The importance of the one-page Iraq briefing, which Bush still doesn’t want us to see

To follow up on yesterday’s NYT item on a one-page summary of prewar intelligence in Iraq prepared for Bush — which the White House is refusing to share with the Senate Intelligence Committee — Slate’s Fred Kaplan had a great take on why the document is so important.

To be sure, the document would, at a minimum, shed some light on what exactly Bush thought about the alleged Iraqi threat. The White House has already admitted that the president did not actually read the 2002 National Intelligence Estimate before launching the invasion. As a result, this single-page summary was the primary rationale, encapsulating the intelligence that led Bush to feel the war was necessary.

Kaplan raised two good questions in response to the NYT article.

The first question: The “President’s Summary” was one page? This CIA estimate was a 93-page document, filled with caveats, qualifiers, and footnotes of interagency dissent on several key points. It would take a dedicated master of pith to whittle the NIE’s findings and equivocations to a single page. (By the Times’ account, the summarizer didn’t bother with the equivocations.)

Maybe the font was really small. Maybe Bush gets restless and easily distracted if asked to review a document longer than a few paragraphs. In either case, it’s worth knowing what exactly that one page told him.

Which leads to the second question: Who wrote this summary?
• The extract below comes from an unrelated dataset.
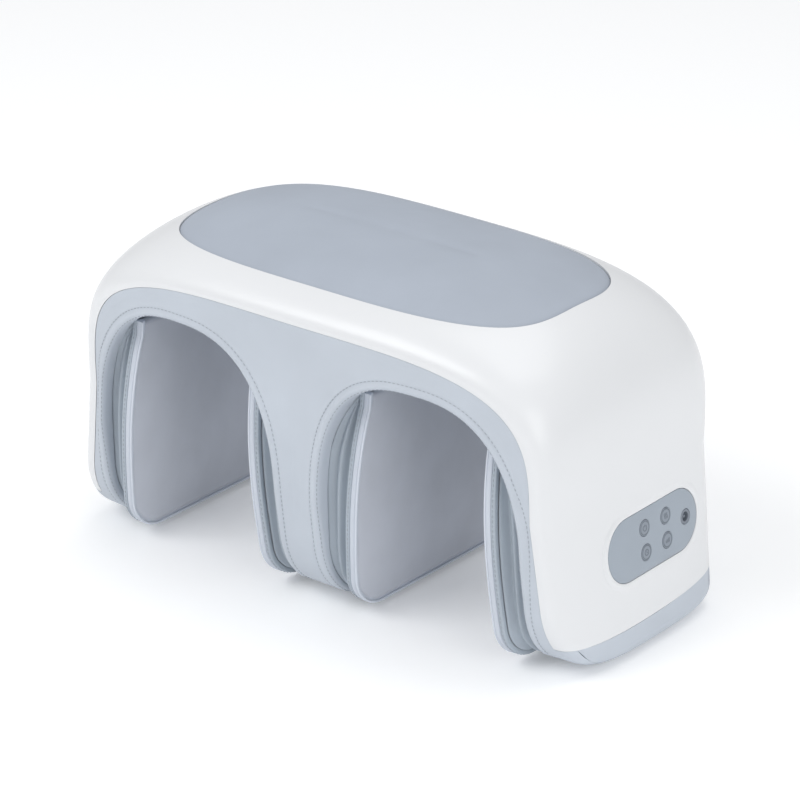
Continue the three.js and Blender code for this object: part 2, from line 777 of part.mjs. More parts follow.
// Hinge line: a round edge just inside the liner, at the hinge angle of the roof.
function hingePoint() {
  const turn = padHingeDegrees * degree;
  const halfWidth = tunnelHalfWidth + linerSetback;
  const rise = tunnelHeight + linerSetback - tunnelSpring;
  const [c, s] = [Math.cos(turn), Math.sin(turn)];
  const x = halfWidth * c ** (2 / tunnelPower);
  const z = rise * s ** (2 / tunnelPower);
  const normal = new THREE.Vector2(
    (x / halfWidth) ** (tunnelPower - 1) / halfWidth, (z / rise) ** (tunnelPower - 1) / rise).normalize();
  const inside = padHalfThickness + padRunGap;
  return [x - normal.x * inside, tunnelSpring + z - normal.y * inside];
}

const [hingeOffset, hingeHeight] = hingePoint();
const padLean = padLeanDegrees * degree;
const padLength = (hingeHeight - padFootHeight) / Math.cos(padLean);

function padToBody({ centre, side }, depth, down, out) {
  return [
    centre + side * (hingeOffset + down * Math.sin(padLean) - out * Math.cos(padLean)),
    depth,
    hingeHeight - down * Math.cos(padLean) - out * Math.sin(padLean),
  ];
}

// Half depth of a pad at a distance down from its top edge, with round corners.
function padHalfDepth(down) {
  const share = down / padLength;
  const side = padTopHalfDepth + (padBottomHalfDepth - padTopHalfDepth) * share;
  const bow = padSideBow * Math.sin(halfTurn * share);
  return side + bow - drawnIn(padTopRadius, down) - drawnIn(padBottomRadius, padLength - down);
}

// One side of the pad's outline from the top down, then the other side back up.
function padOutline() {
  const downs = [];
  for (let i = 0; i < padTopSteps; i += 1) {
    downs.push(padTopRadius * (1 - Math.cos((quarterTurn * i) / padTopSteps)));
  }
  for (let i = 0; i < padSideSteps; i += 1) {
    downs.push(padTopRadius + ((padLength - padTopRadius - padBottomRadius) * i) / padSideSteps);
  }
  for (let i = 0; i <= padBottomSteps; i += 1) {
    downs.push(padLength - padBottomRadius * (1 - Math.sin((quarterTurn * i) / padBottomSteps)));
  }
  const down = downs.map((value) => [padHalfDepth(value), value]);
  const up = down.slice().reverse().map(([depth, value]) => [-depth, value]);
  return [...down, ...up];
}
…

And what position had he or she taken on the estimate’s controversies?

[…]

What did the president know about Iraqi WMD — or, more to the point, what did he think (or what was he led to think) his intelligence agencies knew?


We won’t know unless the White House agrees to cooperate with requests for the document, but as Kaplan explained, it could answer a whole lot of questions.

If all George W. Bush knew about the Iraqi threat was gleaned from a one-page summary that stated the case for WMD — and that did not even acknowledge the existence of a case for skepticism — that’s important to know. It’s important for citizens who want some insight on why we went to war. And it’s important for the president, who may decide to read a longer document the next time there’s trouble.

And it’s important for a president who is predisposed to secrecy to hide facts that could be embarrassing in an election year.

Would Bush have acted any differently if he’d known that the State Department’s intelligence branch thought Iraq had imported aluminum tubes for purposes other than building centrifuges? Or that Air Force Intelligence thought Iraq’s drones were unsuitable for spraying chemical or biological weapons? Or that several agencies were far less sure than others that Iraq was reconstituting its nuclear weapons program? Maybe not. But a president at least should be told of such things. And citizens should know whether he was told—or wanted to be told — of such things.

[…]

“Everybody” assumed Iraq possessed stockpiles of chemical and biological weapons; some also believed Saddam Hussein was trying to rebuild his nuclear program. The CIA, which shared this assumption, kept coming up short on supporting evidence and even found some evidence to dispute it. Footnotes of dissent and ambiguity crept into the NIE. But this time, the president did not side with the dissenters. The question is: Did he know there were dissenters? And: Did he care?